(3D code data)
───
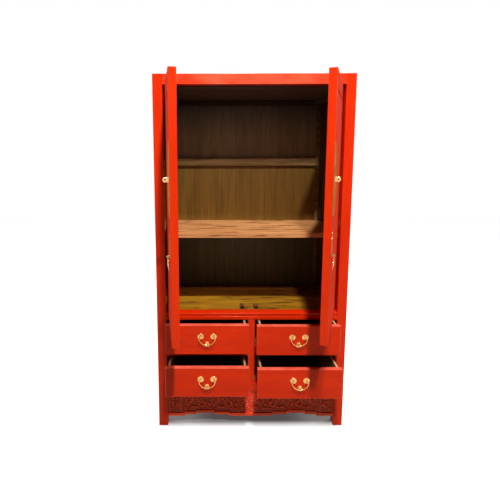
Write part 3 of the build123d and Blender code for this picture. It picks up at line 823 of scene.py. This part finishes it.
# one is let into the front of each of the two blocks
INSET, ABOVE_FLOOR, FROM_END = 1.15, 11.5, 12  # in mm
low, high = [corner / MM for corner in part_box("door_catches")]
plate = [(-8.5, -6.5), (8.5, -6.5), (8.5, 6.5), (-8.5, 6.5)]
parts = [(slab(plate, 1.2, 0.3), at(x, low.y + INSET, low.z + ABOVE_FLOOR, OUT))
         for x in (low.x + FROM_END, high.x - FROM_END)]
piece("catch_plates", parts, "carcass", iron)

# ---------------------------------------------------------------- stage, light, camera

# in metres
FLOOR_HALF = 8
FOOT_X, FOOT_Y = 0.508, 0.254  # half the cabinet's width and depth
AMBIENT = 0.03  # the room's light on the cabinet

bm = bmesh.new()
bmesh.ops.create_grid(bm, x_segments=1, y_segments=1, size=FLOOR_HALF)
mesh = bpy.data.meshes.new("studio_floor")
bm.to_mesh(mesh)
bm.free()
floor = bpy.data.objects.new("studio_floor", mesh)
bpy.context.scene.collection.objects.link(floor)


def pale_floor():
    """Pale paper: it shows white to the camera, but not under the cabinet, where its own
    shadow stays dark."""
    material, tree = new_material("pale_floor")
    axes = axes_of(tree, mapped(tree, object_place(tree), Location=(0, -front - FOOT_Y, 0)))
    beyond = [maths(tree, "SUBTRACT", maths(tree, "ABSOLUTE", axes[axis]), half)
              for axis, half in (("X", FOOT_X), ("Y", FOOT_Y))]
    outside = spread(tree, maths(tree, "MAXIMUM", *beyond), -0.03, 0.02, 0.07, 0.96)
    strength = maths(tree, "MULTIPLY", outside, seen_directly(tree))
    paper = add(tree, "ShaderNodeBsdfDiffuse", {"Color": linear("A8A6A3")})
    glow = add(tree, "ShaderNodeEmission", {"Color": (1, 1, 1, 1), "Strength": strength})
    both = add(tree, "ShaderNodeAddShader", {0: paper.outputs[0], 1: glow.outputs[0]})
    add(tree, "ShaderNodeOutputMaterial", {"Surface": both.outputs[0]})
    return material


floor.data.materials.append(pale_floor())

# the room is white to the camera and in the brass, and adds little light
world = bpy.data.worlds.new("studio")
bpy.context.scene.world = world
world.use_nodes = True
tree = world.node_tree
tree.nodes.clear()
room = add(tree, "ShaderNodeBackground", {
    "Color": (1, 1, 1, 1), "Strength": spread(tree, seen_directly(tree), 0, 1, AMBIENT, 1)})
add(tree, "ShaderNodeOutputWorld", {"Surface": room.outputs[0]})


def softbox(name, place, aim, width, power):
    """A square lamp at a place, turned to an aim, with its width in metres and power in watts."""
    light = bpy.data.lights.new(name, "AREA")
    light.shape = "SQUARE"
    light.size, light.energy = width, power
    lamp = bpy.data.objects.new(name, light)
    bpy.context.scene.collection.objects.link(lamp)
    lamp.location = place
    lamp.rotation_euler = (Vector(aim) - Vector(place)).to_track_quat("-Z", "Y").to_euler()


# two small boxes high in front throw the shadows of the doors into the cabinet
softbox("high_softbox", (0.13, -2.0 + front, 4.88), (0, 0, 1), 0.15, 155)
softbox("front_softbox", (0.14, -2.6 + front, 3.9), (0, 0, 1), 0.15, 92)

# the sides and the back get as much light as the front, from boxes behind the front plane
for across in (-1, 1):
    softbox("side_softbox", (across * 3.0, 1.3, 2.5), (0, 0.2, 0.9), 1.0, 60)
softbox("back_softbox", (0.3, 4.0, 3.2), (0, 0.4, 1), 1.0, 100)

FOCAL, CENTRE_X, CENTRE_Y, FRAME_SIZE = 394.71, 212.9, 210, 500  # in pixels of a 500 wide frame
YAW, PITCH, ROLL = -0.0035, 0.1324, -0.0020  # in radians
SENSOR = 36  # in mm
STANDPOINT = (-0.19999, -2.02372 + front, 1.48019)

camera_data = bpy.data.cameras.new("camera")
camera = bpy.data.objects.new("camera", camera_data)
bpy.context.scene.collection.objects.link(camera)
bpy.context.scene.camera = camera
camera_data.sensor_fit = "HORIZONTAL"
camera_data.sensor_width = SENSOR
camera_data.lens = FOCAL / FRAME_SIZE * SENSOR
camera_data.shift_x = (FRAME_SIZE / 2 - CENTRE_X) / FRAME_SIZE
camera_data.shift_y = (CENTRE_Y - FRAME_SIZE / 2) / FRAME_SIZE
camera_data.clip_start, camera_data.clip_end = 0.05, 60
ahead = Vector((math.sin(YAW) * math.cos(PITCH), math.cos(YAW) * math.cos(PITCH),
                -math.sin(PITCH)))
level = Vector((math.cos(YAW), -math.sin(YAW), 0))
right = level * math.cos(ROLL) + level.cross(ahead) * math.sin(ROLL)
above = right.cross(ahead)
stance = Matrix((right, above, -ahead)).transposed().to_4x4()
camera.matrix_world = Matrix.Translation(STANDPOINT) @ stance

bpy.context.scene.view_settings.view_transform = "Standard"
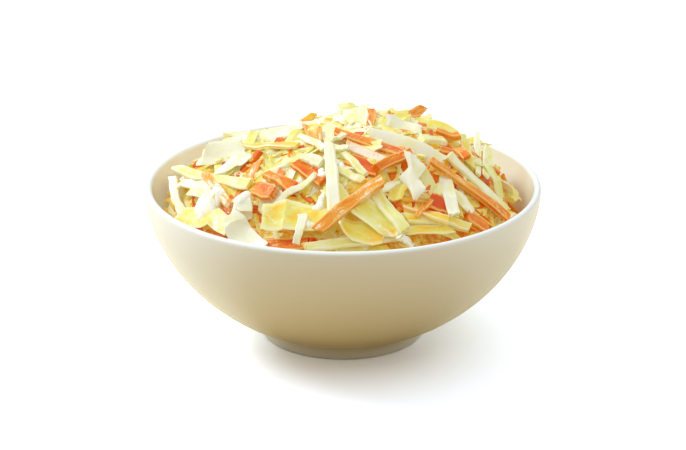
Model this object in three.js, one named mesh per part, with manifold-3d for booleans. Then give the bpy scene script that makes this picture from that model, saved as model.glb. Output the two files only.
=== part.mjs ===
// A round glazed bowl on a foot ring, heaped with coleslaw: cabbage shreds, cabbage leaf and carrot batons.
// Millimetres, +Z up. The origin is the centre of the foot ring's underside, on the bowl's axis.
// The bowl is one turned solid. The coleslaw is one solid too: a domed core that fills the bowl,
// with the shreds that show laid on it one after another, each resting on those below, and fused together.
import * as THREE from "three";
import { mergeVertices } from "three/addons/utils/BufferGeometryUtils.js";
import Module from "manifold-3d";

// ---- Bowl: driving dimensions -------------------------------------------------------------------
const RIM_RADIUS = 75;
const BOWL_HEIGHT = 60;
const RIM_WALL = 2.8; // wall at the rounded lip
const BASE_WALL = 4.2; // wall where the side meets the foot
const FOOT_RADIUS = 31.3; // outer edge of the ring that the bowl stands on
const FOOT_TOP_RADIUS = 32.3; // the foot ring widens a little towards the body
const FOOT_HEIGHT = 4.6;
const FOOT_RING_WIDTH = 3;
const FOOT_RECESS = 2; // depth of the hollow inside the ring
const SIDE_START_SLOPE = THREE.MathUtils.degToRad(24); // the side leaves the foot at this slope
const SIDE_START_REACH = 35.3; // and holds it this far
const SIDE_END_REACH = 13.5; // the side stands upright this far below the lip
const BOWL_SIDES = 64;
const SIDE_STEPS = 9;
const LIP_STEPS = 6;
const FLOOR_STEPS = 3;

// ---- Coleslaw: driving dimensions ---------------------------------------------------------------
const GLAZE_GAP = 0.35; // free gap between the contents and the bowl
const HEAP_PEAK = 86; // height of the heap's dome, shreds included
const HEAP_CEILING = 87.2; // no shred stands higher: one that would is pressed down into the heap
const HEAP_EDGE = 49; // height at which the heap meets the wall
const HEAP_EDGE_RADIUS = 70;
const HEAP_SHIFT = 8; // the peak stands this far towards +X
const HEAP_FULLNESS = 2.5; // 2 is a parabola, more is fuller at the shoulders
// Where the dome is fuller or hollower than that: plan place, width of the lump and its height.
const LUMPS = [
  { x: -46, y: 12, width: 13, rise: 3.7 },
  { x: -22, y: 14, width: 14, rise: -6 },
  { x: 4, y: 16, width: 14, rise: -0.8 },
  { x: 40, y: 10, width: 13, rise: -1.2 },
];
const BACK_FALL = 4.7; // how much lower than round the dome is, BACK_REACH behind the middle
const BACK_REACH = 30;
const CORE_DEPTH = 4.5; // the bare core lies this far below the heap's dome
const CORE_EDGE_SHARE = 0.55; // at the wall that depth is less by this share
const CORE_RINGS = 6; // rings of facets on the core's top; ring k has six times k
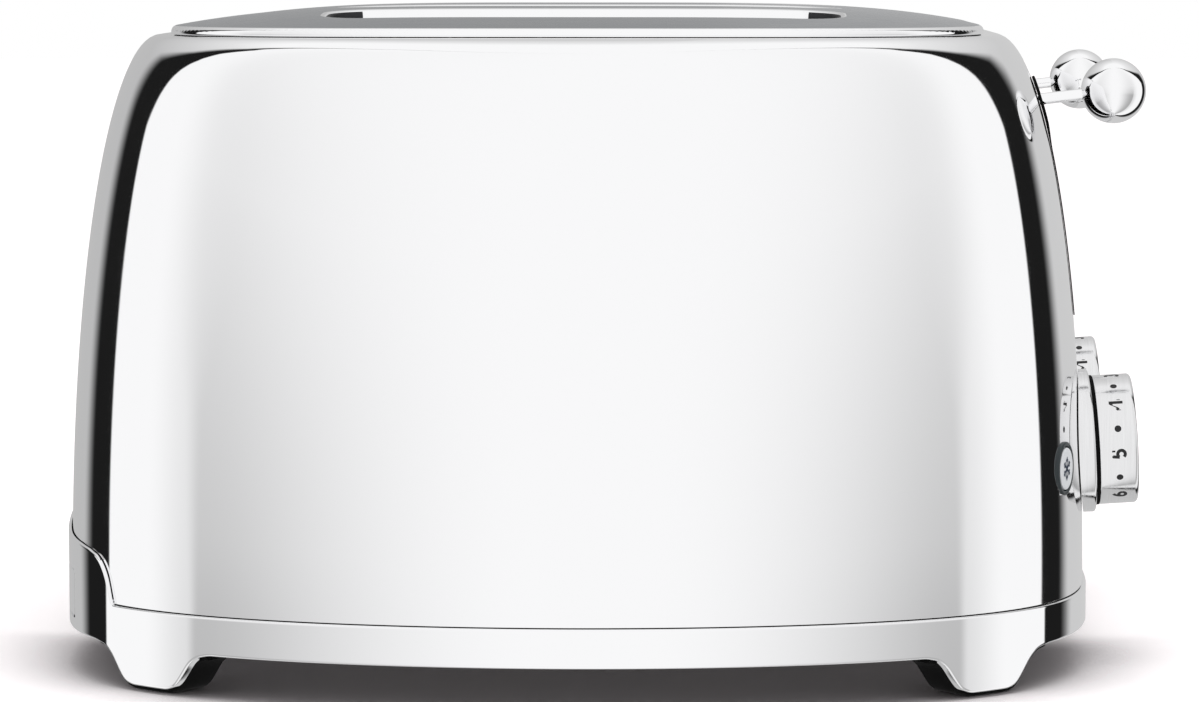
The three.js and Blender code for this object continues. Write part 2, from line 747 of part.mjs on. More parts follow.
───
> WORK TO BE COMPLETED: Only the lines from the one with "Model this object" up to the one with "const FLOOR_STEPS = 3;" should be repeated, both included, exactly as they appear.

> RESPONSE FOR THIS EXERCISE:
Model this object in three.js, one named mesh per part, with manifold-3d for booleans. Then give the bpy scene script that makes this picture from that model, saved as model.glb. Output the two files only.
=== part.mjs ===
// A round glazed bowl on a foot ring, heaped with coleslaw: cabbage shreds, cabbage leaf and carrot batons.
// Millimetres, +Z up. The origin is the centre of the foot ring's underside, on the bowl's axis.
// The bowl is one turned solid. The coleslaw is one solid too: a domed core that fills the bowl,
// with the shreds that show laid on it one after another, each resting on those below, and fused together.
import * as THREE from "three";
import { mergeVertices } from "three/addons/utils/BufferGeometryUtils.js";
import Module from "manifold-3d";

// ---- Bowl: driving dimensions -------------------------------------------------------------------
const RIM_RADIUS = 75;
const BOWL_HEIGHT = 60;
const RIM_WALL = 2.8; // wall at the rounded lip
const BASE_WALL = 4.2; // wall where the side meets the foot
const FOOT_RADIUS = 31.3; // outer edge of the ring that the bowl stands on
const FOOT_TOP_RADIUS = 32.3; // the foot ring widens a little towards the body
const FOOT_HEIGHT = 4.6;
const FOOT_RING_WIDTH = 3;
const FOOT_RECESS = 2; // depth of the hollow inside the ring
const SIDE_START_SLOPE = THREE.MathUtils.degToRad(24); // the side leaves the foot at this slope
const SIDE_START_REACH = 35.3; // and holds it this far
const SIDE_END_REACH = 13.5; // the side stands upright this far below the lip
const BOWL_SIDES = 64;
const SIDE_STEPS = 9;
const LIP_STEPS = 6;
const FLOOR_STEPS = 3;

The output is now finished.